I am going to tell you guys a secret. You are going to hear this a whole lot from grownups when you get older. They are going to tell you that Jesus wasn’t really the Son of God, that He didn’t come from God at all and was just a regular guy. They will tell you, “Oh well, he was just a really wise man and a great teacher and we really should listen to him because he had a lot of amazing things to say but there wasn’t anything different about him from us. He got people really excited and so they imagined that he did miracles but he never really said any of that crazy god stuff about himself. I mean, that stuff just couldn’t be true because it doesn’t make any sense at all.” But, if any of that is true, what they think, then God never kept His promises to Abraham. I can’t think of anything more horrible than that. God said that the nations would be blessed by Abraham’s seed, which meant a child that would be descended from Abraham. But it couldn’t be Isaac, or Jacob or any of Jacob’s kids because none of them did that. It wasn’t Moses or King David. They all did some amazing things but they never blessed all the nations. Only Jesus did that because the enemy of the nations of the world since the beginning has been death, because we die and get sick and suffer from pain, and sin, because we hurt each other with the selfish and mean things we do; we hurt others and others hurt us. And mostly, we don’t even think about it being any sort of a problem because we naturally think about ourselves and staying alive and what we need and what we want and all of that.
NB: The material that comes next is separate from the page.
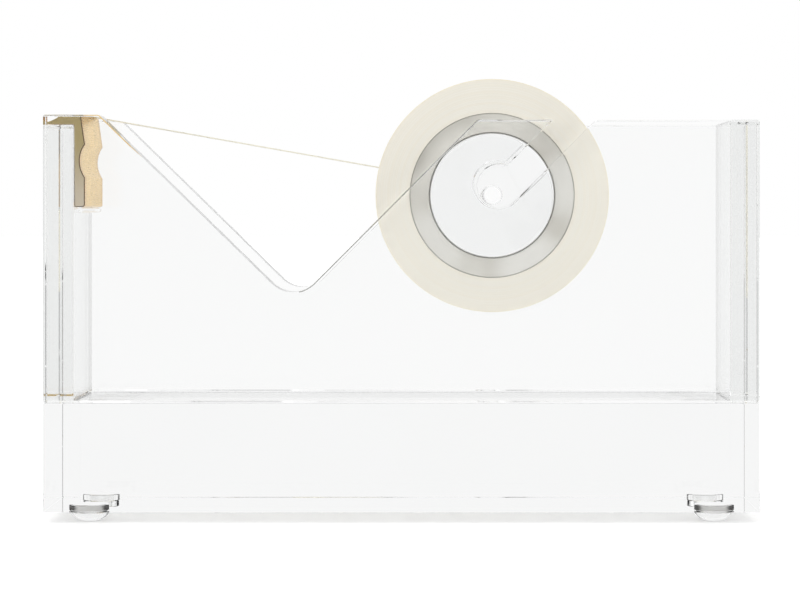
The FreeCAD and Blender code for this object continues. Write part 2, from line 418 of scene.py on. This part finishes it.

If Jesus was just a regular man, it wouldn’t have been enough. We needed God Himself to be with us to show us the perfect way—not just any human being because all humans get things wrong. We need God to follow and not just a person, no matter how well behaved they are. If Jesus was born into a rich and powerful family, it wouldn’t have been enough because then it would look like God thinks the way we do and would play favorites with the people who already have everything they need. If Jesus’s mom and dad had him the normal way, it wouldn’t have been enough because we needed to see the sign of a seventh miracle baby in the Bible. If Jesus had gone to expensive schools and hadn’t worked as a laborer with wood or stones or whatever, then it wouldn’t have been enough. We needed to see the wisdom that comes from God and not just book learning and repeating what other people have said. If Jesus wasn’t tempted by the Devil, it wouldn’t have been enough because we had to watch Him do what no one else had ever been able to do—resist the temptation to do things the easy way. If Jesus was just a good teacher, it wouldn’t have been enough because teaching can encourage people to do what is right but it can’t change them so that they want to do what is right or know what is right.
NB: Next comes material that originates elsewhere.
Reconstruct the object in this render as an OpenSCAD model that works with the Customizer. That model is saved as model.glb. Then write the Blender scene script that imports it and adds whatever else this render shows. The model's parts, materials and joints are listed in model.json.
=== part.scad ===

If Jesus hadn’t been born to a people who were suffering from being pushed around by enemy soldiers, it wouldn’t be enough because people who are hurting need to know that He understands it too and isn’t blind to it. If Jesus wasn’t born in the Galilee instead of Judea, people wouldn’t have made fun of Him for being from the wrong side of the tracks and we might believe that God only does things when and where and how we think He should. If Jesus had done everything the religious leaders wanted him to, it wouldn’t have been enough because if doing things their way was good enough then Jesus wouldn’t have needed to come at all.  If Jesus was popular and one of the in-crowd, it wouldn’t have been enough because everyone would have died for Him and not the other way around. If Jesus had just done a lot of good deeds, a lot of people would have been helped but once He died, everyone would have forgotten about Him. If Jesus was only a good man and not the Son of God who created the universe and everything in it, then once He was dead He would have just stayed dead because He couldn’t have trashed sin and death and we would be living in a much more terrible world. If Jesus was killed by the Jewish leaders, it wouldn’t be enough because it had to be all the leaders working to destroy Him—both Jews and Gentiles—so that He could forgive and save us all.  If Jesus only died for the Jewish people, His own people, it wouldn’t be enough because it would mean that almost the entire world would just be in deep trouble unless they were Jewish.

Jesus had to be the Son of God, who created the universe and everything in it, never sinned, never failed any of God’s tests or the Devil’s tests or the tests that people threw at Him. His teachings had to always show us God’s character and the Kingdom of Heaven so we could see what He is really like and what He wants His world to be like. Jesus had to be a truthteller, so that we could trust God. Jesus had to be a miracle worker, so that people would notice that God had sent Him. Jesus had to be a healer and had to get rid of demons to show people that God wasn’t willing to put up with all that nonsense messing with His image bearers. Jesus had to be greater than Abraham, Moses, David, and Elijah so that He could be God’s final word on every question. Jesus had to be a King so that we could all be loyal to Him and obey His commandments to love one another. Jesus had to be everything He is and nothing less than that would ever be enough. We can be thankful for that.

I love you. I am praying for you. I am thankful to have you all in my life.